A study on intelligent anomaly detection in multi-source data using large-scale language models

Anomaly detection in modern power systems requires highly advanced techniques, as the heterogeneous data produced by power systems today can be high-volume and include sensor signals, textual logs, time series, and more. Nevertheless, conventional methods do not adapt well to dynamic data changes, lack structure, and require real-time processing, making them inefficient in more complex grids. This paper proposes a framework running on Qwen2 that leverages multi-source data fusion and cross-modal attention to address these issues. The framework can integrate sensor awareness and text logs via cross-attention, thereby aligning context and effectively finding anomalies.

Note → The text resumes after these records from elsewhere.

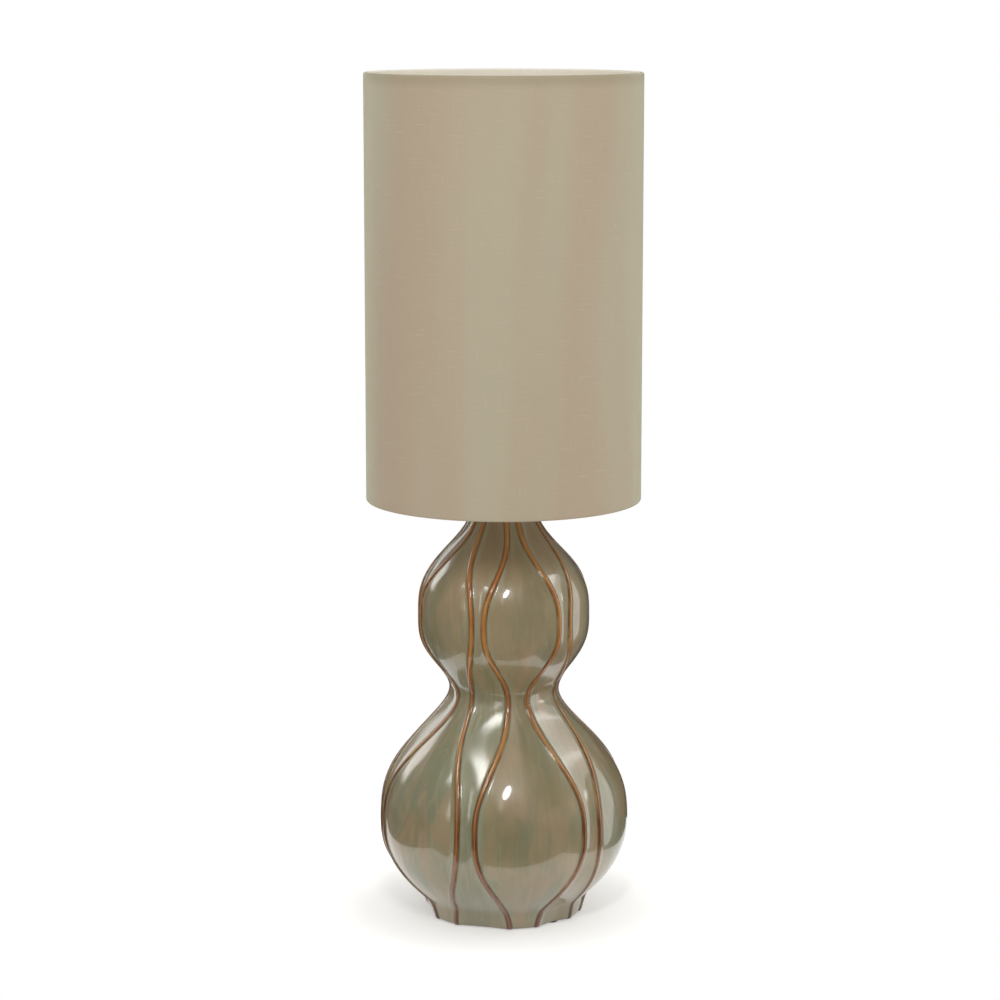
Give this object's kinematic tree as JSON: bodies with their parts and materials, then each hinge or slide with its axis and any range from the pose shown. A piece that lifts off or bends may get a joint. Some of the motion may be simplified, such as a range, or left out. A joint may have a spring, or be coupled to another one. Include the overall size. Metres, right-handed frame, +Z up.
{
  "type": "double gourd table lamp",
  "caption": "Table lamp: a lobed, ribbed double-gourd ceramic body under a tall fabric drum shade on a screw-in lampholder.",
  "frame": {"origin": "on the table under the middle of the foot", "axes": "+Z up along the lamp's axis; the front faces -Y and the cord hole is at the back, 22.25 degrees to the right of +Y"},
  "size_m": [0.22, 0.22, 0.678],
  "materials": {
    "glaze": "gloss",
    "felt": "matt felt",
    "black_rubber": "satin",
    "zinc_steel": "zinc plated",
    "satin_brass": "aged satin",
    "black_moulding": "satin moulding",
    "porcelain": "unglazed",
    "bright_brass": "bright",
    "nickel": "nickel plated",
    "fibre": "vulcanised fibre",
    "shade_silk": "slubbed weave",
    "shade_lining": "satin film",
    "frame_wire": "white epoxy",
    "clear_glass": "clear",
    "black_glass": "gloss",
    "solder": "dull",
    "phosphor": "silicone"
  },
  "bodies": {
    "base": {"gourd_body": "glaze", "foot_pads": "felt", "cord_grommet": "black_rubber", "threaded_rod": "zinc_steel", "base_rubber_washer": "black_rubber", "base_steel_washer": "zinc_steel", "base_lock_washer": "zinc_steel", "base_nut": "zinc_steel", "neck_gasket": "black_rubber", "neck_cap": "satin_brass", "neck_lock_washer": "zinc_steel", "neck_nut": "satin_brass", "holder_cap": "black_moulding", "holder_grub_screw": "zinc_steel", "terminal_block": "porcelain", "wire_terminals": "bright_brass", "terminal_screws": "zinc_steel", "centre_contact": "bright_brass", "side_contact": "bright_brass", "screw_shell": "nickel", "holder_shell": "black_moulding"},
    "seat": {"seat_washer": "fibre"},
    "shade": {"shade_fabric": "shade_silk", "shade_liner": "shade_lining", "shade_top_ring": "frame_wire", "shade_bottom_ring": "frame_wire", "fitter_ring": "frame_wire", "fitter_arms": "frame_wire"},
    "clamp": {"clamp_washer": "fibre"},
    "collar": {"shade_collar": "black_moulding"},
    "bulb_foot": {"bulb_tip": "solder"},
    "bulb": {"bulb_glass": "clear_glass", "bulb_cap": "nickel", "bulb_insulator": "black_glass", "bulb_stem": "clear_glass", "bulb_filaments": "phosphor"}
  },
  "joints": [
    {"name": "shade_turn", "type": "hinge", "parent": "base", "child": "seat", "pos_m": [0, 0, 0.391], "axis": [0, 0, 1], "continuous": true},
    {"name": "shade_lift", "type": "slide", "parent": "seat", "child": "shade", "axis": [0, 0, 1], "range_m": [0, 0.27]},
    {"name": "collar_rise", "type": "slide", "parent": "shade", "child": "clamp", "axis": [0, 0, 1], "range_m": [0, 0.0096]},
    {"name": "collar_turn", "type": "hinge", "parent": "clamp", "child": "collar", "pos_m": [0, 0, 0.3941], "axis": [0, 0, 1], "range_deg": [0, 1140]},
    {"name": "bulb_rise", "type": "slide", "parent": "base", "child": "bulb_foot", "axis": [0, 0, 1], "range_m": [0, 0.01008]},
    {"name": "bulb_turn", "type": "hinge", "parent": "bulb_foot", "child": "bulb", "pos_m": [0, 0, 0.3697], "axis": [0, 0, 1], "range_deg": [0, 990]}
  ],
  "couplings": [
    {"joint": "collar_rise", "follows": "collar_turn", "m_per_rad": 0.00047746},
    {"joint": "bulb_rise", "follows": "bulb_turn", "m_per_rad": 0.00057757}
  ]
}
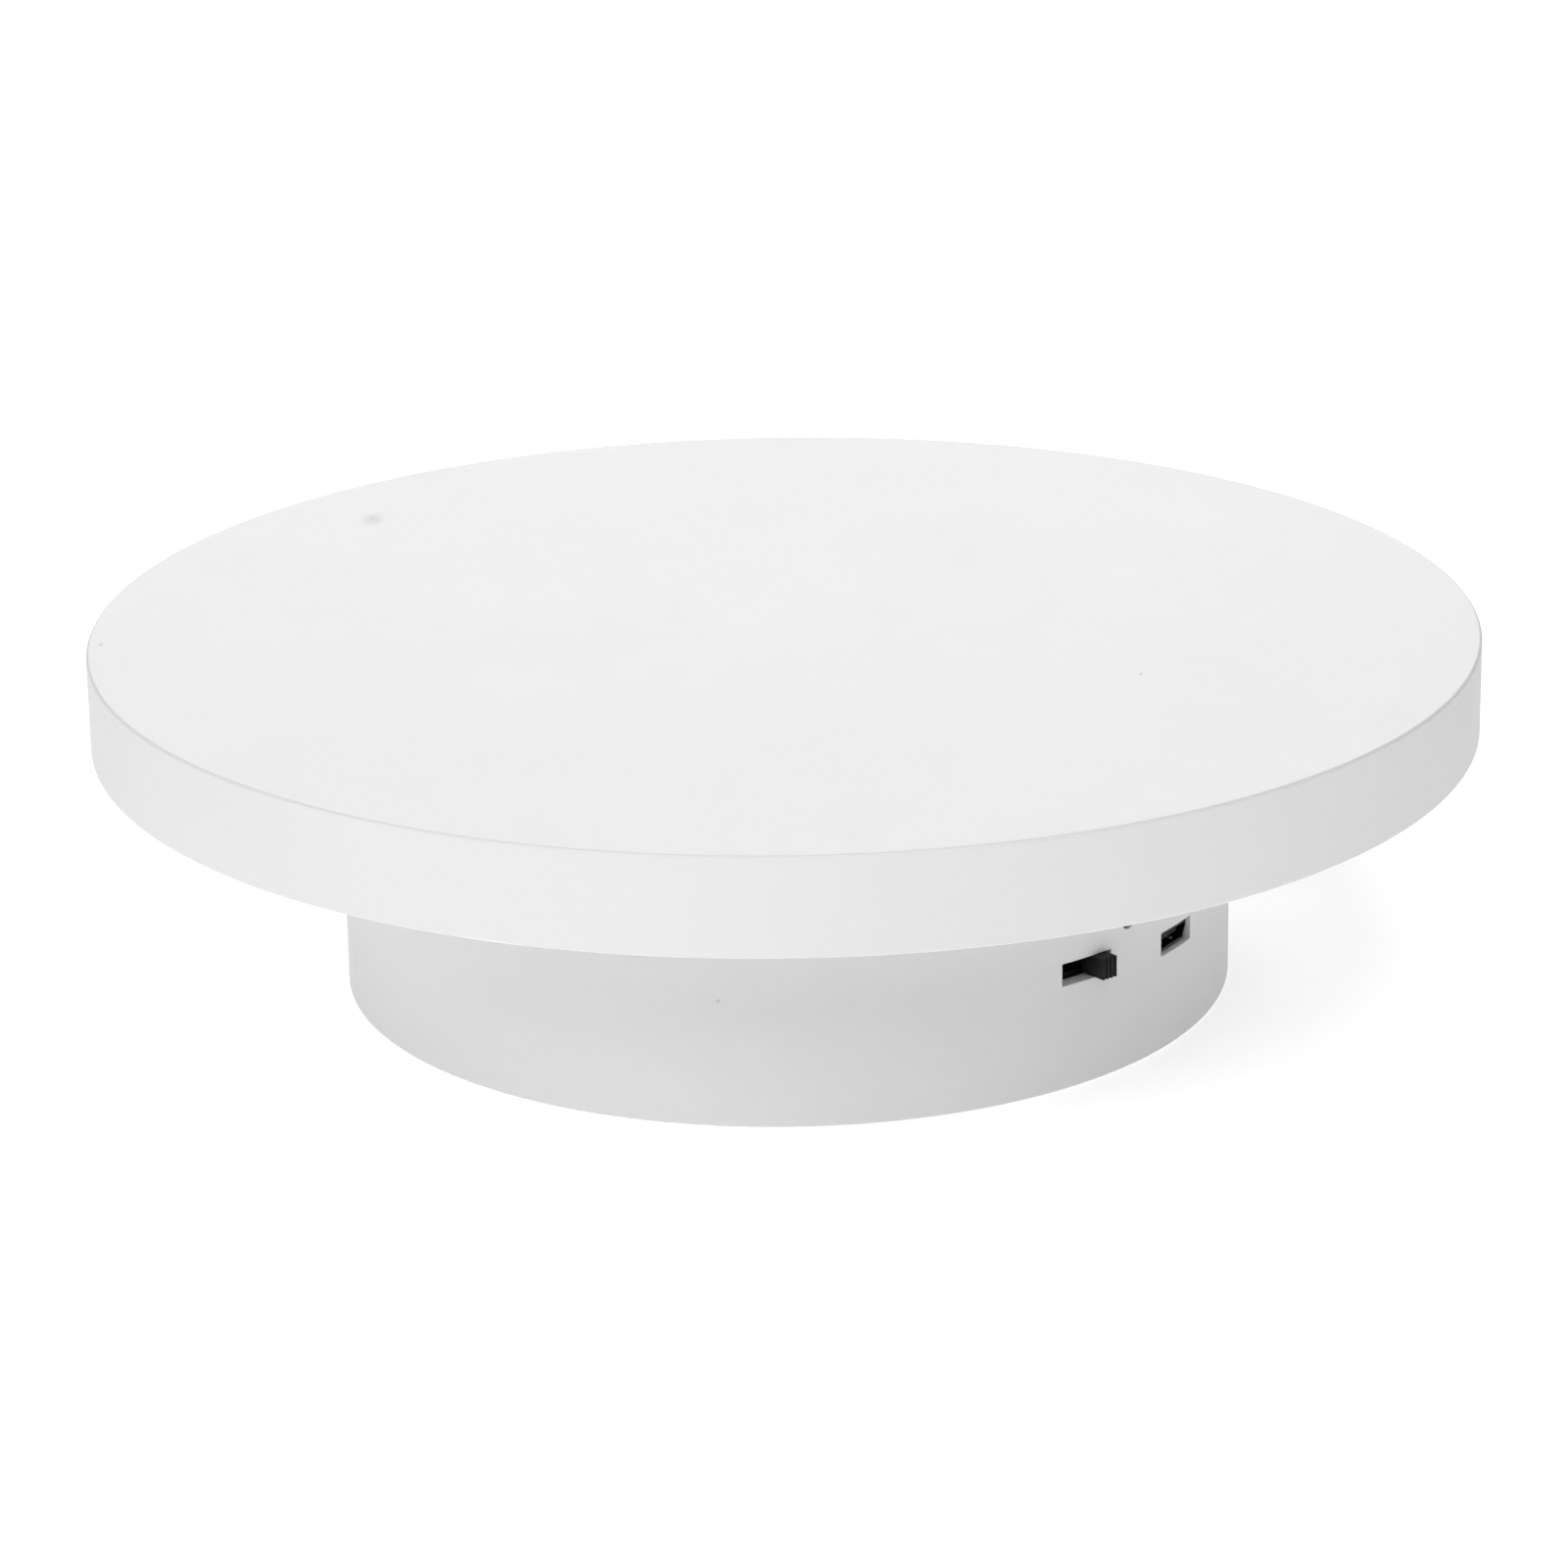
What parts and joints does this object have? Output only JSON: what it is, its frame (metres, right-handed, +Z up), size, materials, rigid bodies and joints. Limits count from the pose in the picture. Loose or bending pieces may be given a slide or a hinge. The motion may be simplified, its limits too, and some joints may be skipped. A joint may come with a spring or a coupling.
{
  "type": "motorised display turntable",
  "caption": "Round motor-driven display turntable: a flat platter on a ball race over a drum base with slide switch, power socket and status light.",
  "frame": {"origin": "centre of the footprint on the table, under the axis of rotation, at the feet's lower faces", "axes": "+Z up along the axis of rotation, -Y towards the front of the picture's view; the switch and socket are in the wall between -Y and +X"},
  "size_m": [0.2, 0.2, 0.0524],
  "materials": {
    "white_abs": "fine satin, off-white",
    "steel": "ground steel",
    "screw_steel": "plated steel",
    "ball_steel": "polished bearing steel",
    "rubber": "dark matt rubber",
    "brass": "turned brass",
    "black_plastic": "black satin",
    "inner_abs": "plain moulded, unpolished",
    "acetal": "milky white, slightly waxy",
    "board": "green solder mask over glass-fibre laminate",
    "led_clear": "water-clear epoxy",
    "cell_sleeve": "shrink sleeve",
    "red_pvc": "wire insulation",
    "black_pvc": "wire insulation"
  },
  "bodies": {
    "base": {"base_housing": "white_abs", "bottom_cover": "white_abs", "cover_screw_1": "screw_steel", "cover_screw_2": "screw_steel", "cover_screw_3": "screw_steel", "cover_screw_4": "screw_steel", "rubber_foot_1": "rubber", "rubber_foot_2": "rubber", "rubber_foot_3": "rubber", "rubber_foot_4": "rubber", "lower_race": "steel", "centre_bushing": "brass", "motor_can": "steel", "motor_end_cap": "black_plastic", "gearbox_housing": "inner_abs", "gearbox_cover": "inner_abs", "gearbox_screw_1": "screw_steel", "gearbox_screw_2": "screw_steel", "gear_axle_1": "steel", "gear_axle_2": "steel", "control_board": "board", "board_screw_1": "screw_steel", "board_screw_2": "screw_steel", "slide_switch_body": "black_plastic", "usb_socket_shell": "steel", "usb_tongue": "black_plastic", "led_indicator": "led_clear", "battery_cell": "cell_sleeve", "battery_cradle": "inner_abs", "motor_lead_1": "red_pvc", "motor_lead_2": "black_pvc", "battery_lead_1": "red_pvc", "battery_lead_2": "black_pvc"},
    "turning_platter": {"platter": "white_abs", "ring_gear": "acetal", "ring_gear_screw_1": "screw_steel", "ring_gear_screw_2": "screw_steel", "ring_gear_screw_3": "screw_steel", "upper_race": "steel", "platter_hub": "steel", "hub_screw_1": "screw_steel", "hub_screw_2": "screw_steel", "hub_screw_3": "screw_steel", "retaining_washer": "steel", "retaining_screw": "screw_steel"},
    "ball_set": {"ball_cage": "black_plastic", "race_ball_1": "ball_steel", "race_ball_2": "ball_steel", "race_ball_3": "ball_steel", "race_ball_4": "ball_steel", "race_ball_5": "ball_steel", "race_ball_6": "ball_steel", "race_ball_7": "ball_steel", "race_ball_8": "ball_steel"},
    "output_shaft": {"output_gear": "acetal"},
    "second_reduction": {"reduction_gear_2": "acetal"},
    "first_reduction": {"reduction_gear_1": "acetal"},
    "motor_rotor": {"motor_pinion": "brass"},
    "knob": {"switch_knob": "black_plastic"}
  },
  "joints": [
    {"name": "platter_spin", "type": "hinge", "parent": "base", "child": "turning_platter", "pos_m": [0, 0, 0.03], "axis": [0, 0, 1], "continuous": true},
    {"name": "ball_cage_spin", "type": "hinge", "parent": "base", "child": "ball_set", "pos_m": [0, 0, 0.03], "axis": [0, 0, 1], "continuous": true},
    {"name": "output_shaft_spin", "type": "hinge", "parent": "base", "child": "output_shaft", "pos_m": [0, 0.0225, 0.03], "axis": [0, 0, 1], "continuous": true},
    {"name": "second_reduction_spin", "type": "hinge", "parent": "base", "child": "second_reduction", "pos_m": [0.01128, 0.0266, 0.03], "axis": [0, 0, 1], "continuous": true},
    {"name": "first_reduction_spin", "type": "hinge", "parent": "base", "child": "first_reduction", "pos_m": [0.02255, 0.0225, 0.03], "axis": [0, 0, 1], "continuous": true},
    {"name": "motor_spin", "type": "hinge", "parent": "base", "child": "motor_rotor", "pos_m": [0.03383, 0.0266, 0.03], "axis": [0, 0, 1], "continuous": true},
    {"name": "switch_slide", "type": "slide", "parent": "base", "child": "knob", "axis": [0.7683, 0.6401, 0], "range_m": [-0.0048, 0]}
  ],
  "couplings": [
    {"joint": "ball_cage_spin", "follows": "platter_spin", "ratio": 0.5},
    {"joint": "output_shaft_spin", "follows": "platter_spin", "ratio": 4},
    {"joint": "second_reduction_spin", "follows": "platter_spin", "ratio": -16},
    {"joint": "first_reduction_spin", "follows": "platter_spin", "ratio": 64},
    {"joint": "motor_spin", "follows": "platter_spin", "ratio": -256}
  ]
}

Additionally, it includes dynamic resolution processing to handle high-frequency sensor data and lightweight inference to support edge deployment. Experimental results on a real-world dataset show that the proposed approach delivers a 12% increase in F1-score relative to state-of-the-art models, such as Transformer-AD, and reduces false favorable rates by 50% compared with traditional methods. The framework also provides real-time footprint data with a 85 ms latency per batch, resulting in a scalable smart grid monitoring solution. The paper further develops the following practical applications of large language models in critical infrastructure by addressing deficiencies in heterogeneous data fusion, interpretability, and efficiency, given limited resources. The following plans entail minimizing energy use and scaling the system to identify multiple defect levels, such as cyberattacks and equipment wear.